The game board, rendered in Navin’s vibrantly colourful signature aesthetic, is a map of the busy metropolis of Bangkok with recognisable landmarks like the Chatuchak Weekend Market, Wat Arun, the Giant Swing, as well as neighbourhoods like Sukhumvit and Thong Lor. Game-play follows the classic tradition – players take a token each and move around the board on the throw of a dice. The token pieces are realistically rendered characters who also appear in the Lost in The City comics series. They include the artist himself, as well as Jim Thompson and Bill and Eric Booth, the father and son duo who now run the Thai Silk Co. Ltd and Jim Thompson house. The object of the game is to travel around the board collecting Destination Zone cards from the 6 Destination Zones. Besides moving around the board on the throw of the dice, players may move even faster, leapfrogging over stop points by using various forms of transport like a tuk tuk or boat. Navin even gives a special role to Jim Thompson’s pet cockatoo, Cocky, who has magic powers and can fly  players to any “Cocky’ point on the board.

The game board

As a game, Lost in the City, is fun mainly because of Navin’s colourful and vibrant design, the backstory behind its conception and its association with the Jim Thompson legend, as well as its setting in the Southeast Asian city of Bangkok, with places and landmarks that are familiar to us. In terms of player satisfaction, however, it doesn’t really offer anything new or particularly challenging – its a basic move-around-a-board game, with some bells and whistles for added interest.

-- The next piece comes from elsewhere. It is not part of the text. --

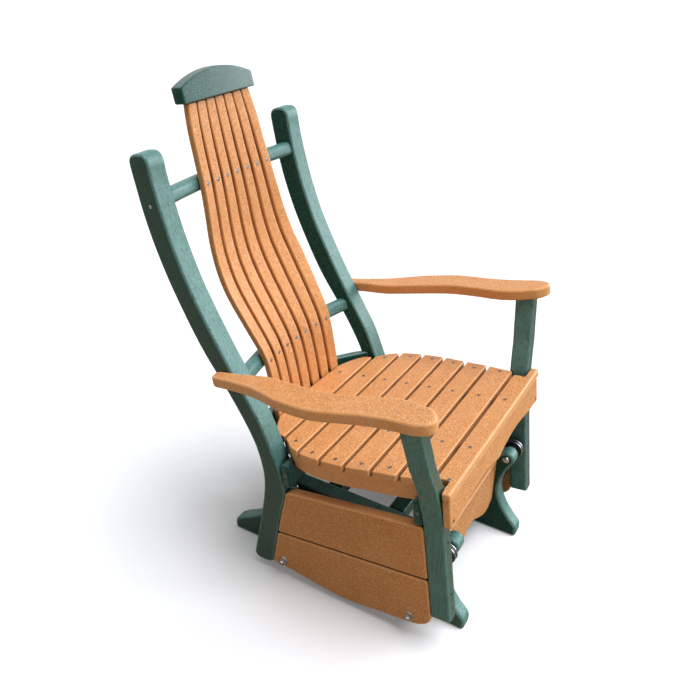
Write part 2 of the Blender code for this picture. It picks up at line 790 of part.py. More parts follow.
def apron():
    """The board under the seat's front edge, with a waved lower edge."""
    top = seat_under(FRONT_FACE - APRON_THICKNESS / 2) - 2 * CLEARANCE
    wave = [
        (share_across * apron_half_width, top - share_down * APRON_HEIGHT)
        for share_down, share_across in smooth_run(APRON_EDGE_SHARES)]
    half = [(apron_half_width, top)] + wave
    outline = half + [(-x, z) for x, z in reversed(half[:-1])]
    board(
        "apron", outline, APRON_THICKNESS, "front",
        (0.0, FRONT_FACE - CLEARANCE - APRON_THICKNESS / 2, 0.0), cedar, chair, EDGE_ROUNDING)
    return top


apron_top = apron()


# Side boards between the posts, with the lower pivots' bores
board_front = front_post_rear + CLEARANCE


def post_edge(low, high):
    """Points just in front of the rear post's front edge, from low to high."""
    inside = [(y - CLEARANCE, z) for y, z in post_front_run if low < z < high]
    ends = [(read_table(post_front_run, z) - CLEARANCE, z) for z in (low, high)]
    return [ends[0]] + inside + [ends[1]]


def upper_board_outline():
    corner = board_top - BOARD_CORNER
    rear = post_edge(BOARD_SPLIT + CLEARANCE, corner)
    return [(board_front, BOARD_SPLIT + CLEARANCE)] + rear + [
        (rear[-1][0] - BOARD_CORNER, board_top), (board_front, board_top)]


def lower_board_outline():
    rear = post_edge(POST_FRONT_SHARES[0][1] * BACK_SPAN, BOARD_SPLIT - CLEARANCE)
    foot = [
        (board_front + share_back * (rear[0][0] - board_front), share_down * BOARD_DROP)
        for share_back, share_down in BOARD_FOOT_SHARES]
    corner = [(board_front, FRONT_POST_FOOT)]
    front = [(board_front, BOARD_SPLIT - CLEARANCE)]
    return front + list(reversed(rear)) + smooth_run(foot) + corner


def pivot_bore(name, y, z, parent):
    bore = rod_mesh(name, BOLT_RADIUS + CLEARANCE, -HALF_WIDTH - CUT_OVERRUN, HALF_WIDTH + CUT_OVERRUN)
    item = cutter(name, bore, parent)
    item.location = (0.0, y, z)
    return item


chair_bores = [
    pivot_bore("front_lower_bore", *to_chair(front_lower.y, front_lower.z), chair),
    pivot_bore("rear_lower_bore", *to_chair(rear_lower.y, rear_lower.z), chair)]
board_place = HALF_WIDTH - BOARD_THICKNESS / 2

for side in ("left", "right"):
    place = (mirrored(side, board_place), 0.0, 0.0)
    board(
        "upper_side_board_" + side, upper_board_outline(), BOARD_THICKNESS, "side",
        place, cedar, chair, EDGE_ROUNDING)
    lower = board(
        "lower_side_board_" + side, lower_board_outline(), BOARD_THICKNESS, "side",
        place, cedar, chair, EDGE_ROUNDING)
    for bore in chair_bores:
        cut(lower, bore)


# Places across the width, from the posts' inner faces inwards
board_inner = HALF_WIDTH - BOARD_THICKNESS
nut_end = inner_half_width - POST_RUNNING_GAP
bearing_end = nut_end - NUT_HEIGHT - CLEARANCE
bearing_start = bearing_end - BEARING_WIDTH
bearing_middle = (bearing_start + bearing_end) / 2
hub_start = bearing_middle - HUB_WIDTH / 2
hub_end = bearing_middle + HUB_WIDTH / 2
plate_outer = bearing_start - CLEARANCE - UPPER_SPACER
plate_inner = plate_outer - PLATE_THICKNESS


# Floor base
def plate_outline():
    front = smooth_run(scaled(FRONT_LEG_SHARES, front_upper.y, base_top))
    tail = BASE_LENGTH - rear_upper.y
    rear = [(rear_upper.y + y, z) for y, z in smooth_run(scaled(REAR_LEG_SHARES, tail, base_top))]
    heads = head_arc(front_upper, 1) + list(reversed(head_arc(rear_upper, -1)))
    return [(0.0, 0.0)] + front + heads + rear + [(BASE_LENGTH, 0.0)]


def head_arc(pivot, way):
    """The round head about a pivot, from its outer side over the top to the level edge."""
    start = HEAD_START_TURN
    end = math.asin((base_top - pivot.z) / HEAD_RADIUS)
    points = []
    steps = 10
    for i in range(steps + 1):
        turn = start + (end - start) * i / steps
        points.append((
            pivot.y + way * HEAD_RADIUS * math.cos(turn), pivot.z + HEAD_RADIUS * math.sin(turn)))
    return points


base_bores = [
    pivot_bore("front_upper_bore", front_upper.y, front_upper.z, ground),
    pivot_bore("rear_upper_bore", rear_upper.y, rear_upper.z, ground)]

for side in ("left", "right"):
    plate = board(
        "base_side_" + side, plate_outline(), PLATE_THICKNESS, "side",
        (mirrored(side, plate_inner + PLATE_THICKNESS / 2), 0.0, 0.0), green, ground, EDGE_ROUNDING)
    for bore in base_bores:
        cut(plate, bore)

between = plate_inner - CLEARANCE
rail_starts = (
    ("base_cross_rail_front", BASE_RAIL_FRONT),
    ("base_cross_rail_rear", rear_upper.y - BASE_RAIL_AHEAD))
for name, start in rail_starts:
    box(
        name, (-between, start, base_top - BASE_RAIL_THICKNESS),
        (between, start + BASE_RAIL_WIDTH, base_top), green, ground, EDGE_ROUNDING)


def stretcher():
    wave = [
        (share_across * between, share_up * STRETCHER_TOP)
        for share_up, share_across in smooth_run(STRETCHER_EDGE_SHARES)]
    half = [(between, STRETCHER_TOP)] + wave
    outline = half + [(-x, z) for x, z in reversed(half[:-1])]
    board(
        "base_front_stretcher", outline, STRETCHER_THICKNESS, "front",
        (0.0, STRETCHER_FACE + STRETCHER_THICKNESS / 2, 0.0), cedar, ground, EDGE_ROUNDING)


stretcher()


# Swing arms with their bearings


def swing_arm(name, side, upper, lean, low_bore_radius):
    """A strap with a bearing hub at each end, hanging from its upper pivot."""
    strap = outline_mesh(name, [
        (-STRAP_WIDTH / 2, 0.0), (STRAP_WIDTH / 2, 0.0),
        (STRAP_WIDTH / 2, -SWING_LENGTH), (-STRAP_WIDTH / 2, -SWING_LENGTH)], STRAP_THICKNESS)
    turn = Matrix.Rotation(math.pi / 2, 4, "Z") @ Matrix.Rotation(math.pi / 2, 4, "X")
    strap.transform(Matrix.Translation((bearing_middle, 0.0, 0.0)) @ turn)
    master = link_object(name + "_whole", strap, coated)
    whole = [
        ("hub", HUB_RADIUS, hub_start, hub_end, 0.0),
        ("hub", HUB_RADIUS, hub_start, hub_end, -SWING_LENGTH),
        ("sleeve", SLEEVE_RADIUS, plate_outer + CLEARANCE, bearing_end, 0.0),
        ("sleeve", SLEEVE_RADIUS, bearing_start, board_inner - CLEARANCE, -SWING_LENGTH)]
    bores = [
        ("bore", BOLT_RADIUS + CLEARANCE, plate_outer, board_inner, 0.0),
        ("bore", low_bore_radius, plate_outer, board_inner, -SWING_LENGTH)]
    tools = []
    for group, operation in ((whole, "UNION"), (bores, "DIFFERENCE")):
        for tool_name, radius, start, end, drop in group:
            tool = cutter(tool_name, rod_mesh(tool_name, radius, start, end))
            tool.location = (0.0, 0.0, drop)
            cut(master, tool, operation)
            tools.append(tool)
    seen = master.evaluated_get(bpy.context.evaluated_depsgraph_get())
    mesh = bpy.data.meshes.new_from_object(seen)
    mesh.name = name
    for item in tools + [master]:
        bpy.data.objects.remove(item, do_unlink=True)
    arm = link_object(name, mesh, coated, ground)
    face_outwards(arm, upper, side)
    arm.rotation_euler.x = lean if side == "left" else -lean
    mesh.shade_smooth()
    mesh.set_sharp_from_angle(angle=SMOOTH_ANGLE)


def face_outwards(item, pivot, side):
    """Places a piece at a pivot, turned about to face the other way on the right."""
    item.location = pivot
    if side == "right":
        item.rotation_euler.z = math.pi


def at_pivot(name, mesh, pivot, side):
    item = link_object(name, mesh.copy(), steel, ground)
    item.data.name = name
    item.data.shade_smooth()
    item.data.set_sharp_from_angle(angle=SMOOTH_ANGLE)
    face_outwards(item, pivot, side)


# Pivot bolts, with their heads, and the nuts on the outside of the side boards
head_face = plate_inner - CLEARANCE
upper_profile = [
    (0.0, nut_end), (NUT_RADIUS, nut_end), (NUT_RADIUS, nut_end - NUT_HEIGHT),
    (BOLT_RADIUS, nut_end - NUT_HEIGHT), (BOLT_RADIUS, head_face), (DOME_RADIUS, head_face)]
dome_steps = 4
for i in range(1, dome_steps):
    turn = math.pi / 2 * i / dome_steps
    upper_profile.append((DOME_RADIUS * math.cos(turn), head_face - DOME_HEIGHT * math.sin(turn)))
upper_profile.append((0.0, head_face - DOME_HEIGHT))
washer_start = HALF_WIDTH + CLEARANCE
lower_nut_start = washer_start + WASHER_THICKNESS
lower_nut_end = lower_nut_start + NUT_HEIGHT
bolt_end = lower_nut_end + BOLT_END
lower_head = bearing_start - CLEARANCE
lower_profile = [
    (0.0, bolt_end), (BOLT_RADIUS, bolt_end), (BOLT_RADIUS, lower_head), (BOLT_HEAD_RADIUS, lower_head),
    (BOLT_HEAD_RADIUS, lower_head - BOLT_HEAD_HEIGHT), (0.0, lower_head - BOLT_HEAD_HEIGHT)]
nut_profile = [
    (NUT_RADIUS, lower_nut_end), (NUT_RADIUS, lower_nut_start), (WASHER_RADIUS, lower_nut_start),
    (WASHER_RADIUS, washer_start), (BOLT_RADIUS + CLEARANCE, washer_start),
    (BOLT_RADIUS + CLEARANCE, lower_nut_end)]
upper_bolt = turned_mesh("upper_bolt", upper_profile)
lower_bolt = turned_mesh("lower_bolt", lower_profile)
lower_nut = turned_mesh("lower_nut", nut_profile)

swings = (
    ("front", front_upper, front_lower, FRONT_SWING_LEAN, BOLT_RADIUS + CLEARANCE),
    ("rear", rear_upper, rear_lower, REAR_SWING_LEAN, BOLT_RADIUS + OPEN_PIVOT_PLAY))
for end, upper, lower, lean, low_bore_radius in swings:
    for side in ("left", "right"):
        swing_arm(end + "_swing_arm_" + side, side, upper, lean, low_bore_radius)
        at_pivot("upper_pivot_bolt_" + end + "_" + side, upper_bolt, upper, side)
        at_pivot("lower_pivot_bolt_" + end + "_" + side, lower_bolt, lower, side)
        at_pivot("lower_pivot_nut_" + end + "_" + side, lower_nut, lower, side)
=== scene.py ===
import math

import bmesh
import bpy
from mathutils import Matrix, Vector, geometry


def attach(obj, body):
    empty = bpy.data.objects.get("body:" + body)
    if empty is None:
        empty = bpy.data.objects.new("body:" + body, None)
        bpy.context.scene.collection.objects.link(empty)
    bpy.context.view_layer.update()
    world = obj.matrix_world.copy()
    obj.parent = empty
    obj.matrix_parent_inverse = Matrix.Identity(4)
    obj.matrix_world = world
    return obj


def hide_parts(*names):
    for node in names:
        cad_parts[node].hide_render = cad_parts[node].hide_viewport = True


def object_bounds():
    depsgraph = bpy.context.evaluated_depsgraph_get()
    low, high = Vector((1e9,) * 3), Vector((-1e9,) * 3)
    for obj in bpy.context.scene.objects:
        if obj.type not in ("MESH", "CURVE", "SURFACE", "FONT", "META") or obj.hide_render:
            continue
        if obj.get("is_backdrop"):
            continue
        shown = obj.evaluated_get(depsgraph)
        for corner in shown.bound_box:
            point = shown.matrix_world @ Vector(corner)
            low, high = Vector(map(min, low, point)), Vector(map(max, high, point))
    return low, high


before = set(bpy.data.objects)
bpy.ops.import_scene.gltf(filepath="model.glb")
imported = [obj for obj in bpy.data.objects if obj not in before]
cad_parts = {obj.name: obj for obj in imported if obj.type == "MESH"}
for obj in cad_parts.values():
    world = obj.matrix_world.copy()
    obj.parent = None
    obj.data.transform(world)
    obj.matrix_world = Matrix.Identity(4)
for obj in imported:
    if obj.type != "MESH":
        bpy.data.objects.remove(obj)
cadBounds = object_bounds()
print("frame loaded:", len(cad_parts), "nodes")


def addObject(name, data):
    item = bpy.data.objects.new(name, data)
    bpy.context.scene.collection.objects.link(item)
    return item


# Camera, from the vanishing directions of the picture
camera = {
    "spot": (-1.33792, -0.75972, 1.44622),
    "right": (0.5079, -0.8614, 0.0060),
    "up": (0.4336, 0.2616, 0.8623),
    "lens": 38.06,
    "sensor": 36.0}
lens = bpy.data.cameras.new("portraitCamera")
lens.lens = camera["lens"]
lens.sensor_width = camera["sensor"]
eye = addObject("portraitCamera", lens)
cameraUp = Vector(camera["up"]).normalized()
cameraBack = Vector(camera["right"]).cross(cameraUp).normalized()
cameraRight = cameraUp.cross(cameraBack)
turn = Matrix((cameraRight, cameraUp, cameraBack)).transposed().to_4x4()
eye.matrix_world = Matrix.Translation(camera["spot"]) @ turn
bpy.context.scene.camera = eye
bpy.context.scene.view_settings.view_transform = "Standard"


# Light: a broad soft sun from above, a low one from the far side that the green edges mirror, and
# an even pale room
light = {
    "key": {"power": 2.8, "spread": 40.0, "from": (0.13, -0.43, 1.25), "tint": (0.98, 1.0, 1.05)},
    "side": {"power": 2.45, "spread": 50.0, "from": (0.77, -0.60, 0.17), "tint": (0.92, 1.0, 1.06)},
    "room": 0.29, "floorLift": 0.10, "floorBounce": "#A2947F", "floorShown": "#F5F5F5"}
for word in ("key", "side"):
    sun = bpy.data.lights.new(word + "Sun", "SUN")
    sun.energy = light[word]["power"]
    sun.color = light[word]["tint"]
    sun.angle = math.radians(light[word]["spread"])
    lamp = addObject(word + "Sun", sun)
    lamp.rotation_euler = Vector(light[word]["from"]).to_track_quat("Z", "Y").to_euler()


def linear(text):  # sRGB hex to the renderer's linear colour
    parts = [int(text[i:i + 2], 16) / 255 for i in (1, 3, 5)]
    return [p / 12.92 if p <= 0.04045 else ((p + 0.055) / 1.055) ** 2.4 for p in parts] + [1.0]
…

But then again, Lost in the City was never meant to be just a game. It is a part of artist Navin Rawanchaikul’s artistic practice in which he challenges conventional systems of artistic creation and presentation, driven by a desire to seek better ways to introduce art into the lives of everyday people. His dynamic art practice is characterised by his witty incorporation of elements from  popular culture across a broad array of media, including performances, billboards, films, comics – and, in this case, a board game.